Good material as usual.
I wish our high schools and colleges taught a lot of the ideas in these videos.
This should be mandatory learning in 9th grade
thanks for all the systems videos. i learn every day
Thank you. Clear, Simple, Interesting. Although, just like how causality is vague and emergent, "goals" are probably not real things either!
It depends on if they are being produced by a system that is aware of there being goals. My goals are real enough; they exist as a belief in my head. Though you could reductively argue that goals don’t exist “out there,” it is hard to see how they do not exist as motivating factors in my mind.
Systems with feedback can be modeled using Dynamic Bayesian Networks. In the example of the plane in flight, all the reasons given both in 'linear' and 'nonlinear' causality are causes, which can be represented as parent nodes of the 'plane in flight' node in a Bayesian Network.
Criticisms:
'Emergence' in this video seems like a synonym for an effect that has more than one cause. But since most, if not all, effects have more than a single cause, why call them emergent?
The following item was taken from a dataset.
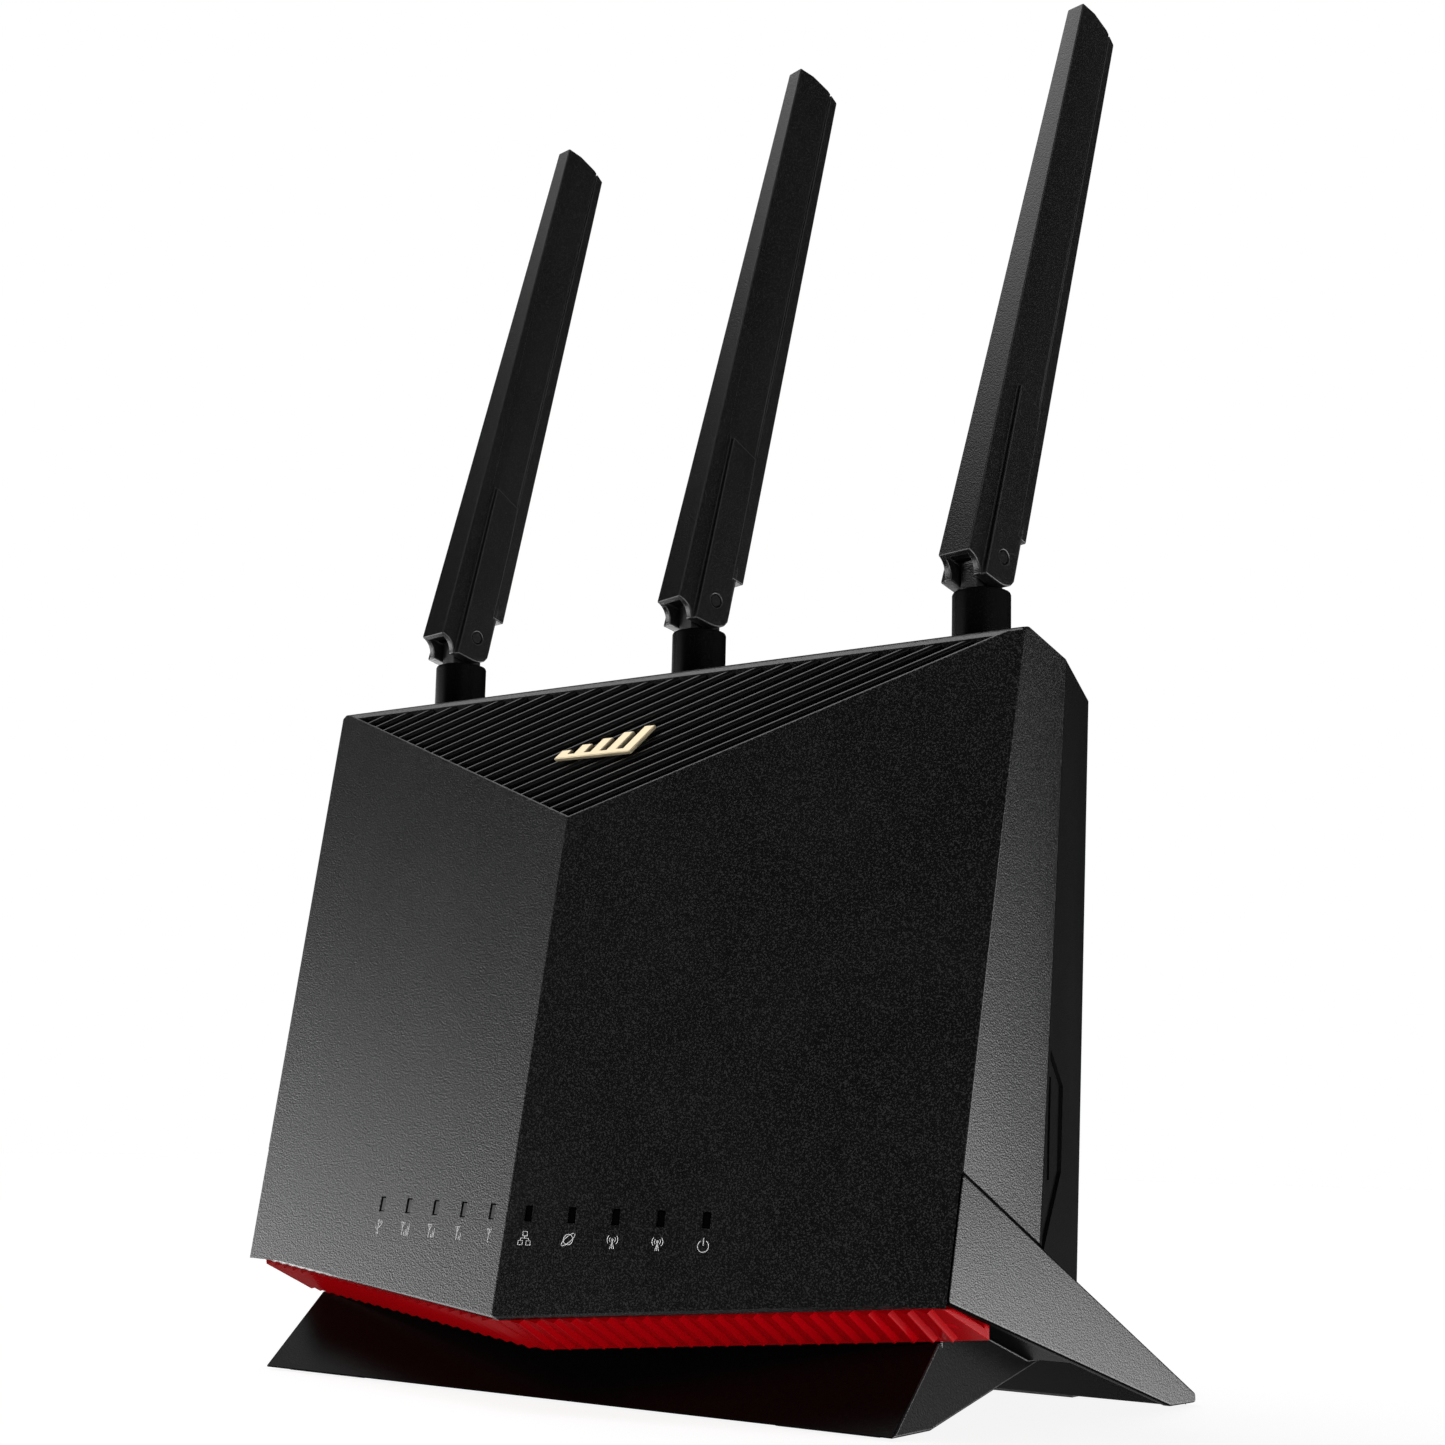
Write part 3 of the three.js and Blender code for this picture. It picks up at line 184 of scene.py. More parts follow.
def makeFloor():
    shape = bmesh.new()
    cells = floorLook["cells"]
    bmesh.ops.create_grid(shape, x_segments=cells, y_segments=cells, size=floorLook["half"])
    mesh = bpy.data.meshes.new("floor")
    shape.to_mesh(mesh)
    shape.free()
    floor = bpy.data.objects.new("floor", mesh)
    bpy.context.collection.objects.link(floor)
    paint = bpy.data.materials.new("floorPaint")
    paint.use_nodes = True
    surface = paint.node_tree.nodes["Principled BSDF"]
    surface.inputs["Base Color"].default_value = (*[floorLook["grey"]] * 3, 1)
    surface.inputs["Roughness"].default_value = 1
    surface.inputs["Specular IOR Level"].default_value = 0
    surface.inputs["Emission Color"].default_value = white
    surface.inputs["Emission Strength"].default_value = floorLook["glow"]
    mesh.materials.append(paint)
    floor.visible_glossy = False
    floor.visible_diffuse = False
    floor.visible_shadow = False


overhead = {"place": (0.1, 0.1, 1.3), "target": (0, 0, 0.1), "size": 1.2, "power": 0.5}


def makeLight():
    data = bpy.data.lights.new("overhead", "AREA")
    data.shape = "RECTANGLE"
    data.size = data.size_y = overhead["size"]
    data.energy = overhead["power"]
    lamp = bpy.data.objects.new("overhead", data)
    bpy.context.collection.objects.link(lamp)
    lamp.location = overhead["place"]
    aim = Vector(overhead["target"]) - Vector(overhead["place"])
    lamp.rotation_euler = aim.to_track_quat("-Z", "Y").to_euler()


makeCamera()
makeStudio()
makeFloor()
makeLight()
print("camera, light and floor")


# Mesh tools: rounding is a list of (width, steps, which edges, material slot)

moulding = {
    "merge": 0.002,
    "flat": 0.4,        # degrees between faces that are merged
    "sharpest": 14,     # degrees from which an edge is rounded
    "barSharpest": 40,
    "tight": 1.25,      # shortest neighbour of a rounded edge, in widths
    "passes": 6,
    "slack": 0.05,
    "weight": 80,
}


def farthest(node, towards):
    towards = Vector(towards)
    return max((vertex.co for vertex in nodes[node].data.vertices), key=towards.dot).copy()


def makePiece(name, mesh, *finishes):
    piece = bpy.data.objects.new(name, mesh)
    bpy.context.collection.objects.link(piece)
    for finish in finishes:
        mesh.materials.append(finish)
    return piece


def settle(piece):
    # Bakes the modifiers into a plain mesh.
    bpy.context.view_layer.update()
    graph = bpy.context.evaluated_depsgraph_get()
    ready = piece.evaluated_get(graph)
    mesh = bpy.data.meshes.new_from_object(ready, preserve_all_data_layers=True, depsgraph=graph)
    piece.modifiers.clear()
    piece.data = mesh
    return piece


def evenNormals(piece):
    weighted = piece.modifiers.new("evenNormals", "WEIGHTED_NORMAL")
    weighted.keep_sharp = True
    weighted.weight = moulding["weight"]
    return settle(piece)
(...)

The distinction between 'top down' or 'bottom up' causation seems like a distinction between the literal size of causal entities (small DNA vs large biosphere, small atoms vs large stars), and the usefulness of that distinction isn't clear. Also, why would interaction between large and small entities give rise to indeterminism?
The biggest problem with this video is the false equivalence between "events in the future" and "past beliefs about the future". The beliefs people hold about the future causally influence a system, but the actual events in the future do not. Events in the future do not reach back in time and cause events in the past, which is what this video implies with "reverse causation".
The future is dynamic in the present
I think correlation is for reductionism and causation for system thinking
chicken and the egg on expert mode
Nonlinear seems a misnomer. Seems to me it would more apt called multi linear effect
I agree. It seems to be more like linear with non-linear place holders, such as memory, a model, or some non-data factor that modifies a system as it progresses forward in time. Otherwise non-linear seems to be a claim of actual time travel, rather than the practical time travel that memory and imagination affords.
Linear causation is a misconception
4:30 - Either this is a terrible example or non-linear causality is a bad joke. Just take a reductionist approach and simply SPECIFY the question being asked. Now look at that! All these other possible causes have been reduced, since we ceased asking too broad a question. Though we also note that in finding every possible explanation as to why the plane is flying, we reduced this sytem of flight to its components anyway (in the form of different qualitative causes).
Is the question too broad because there were many causes? Or were there many causes because the question was too broad?
I think the flight example is misleading, depending on how you approach it. If you ask the question, why does an Emirate A380 fly from LA to Sydney ? yes there are several reasons that enable it besides aerodynamics, which i think is the point of systems thinking/ holism. But if you ask the question, Why does flight occur ? The reductionist approach yields the primary reason for flight which is found in aerodynamics. In this case, none of the other factors matter.
@@jasim3839 No. No matter how much you try to simplify the question, the amount of answers or contributing factors are essentially limited only by your understanding of reality and physics.
Jasim Ahamed you seem to be suggesting that the range of the question we choose to ask determines the limits of causation. Shouldn’t we be considering all possible causal chains at least on some level? I mean, I think I see what you mean. The other causal chains do not directly relate together abstractly but only in a practical way: they all pertain to a specific plain. However, it seems clear that practical considerations are important and this is a model for dealing with that.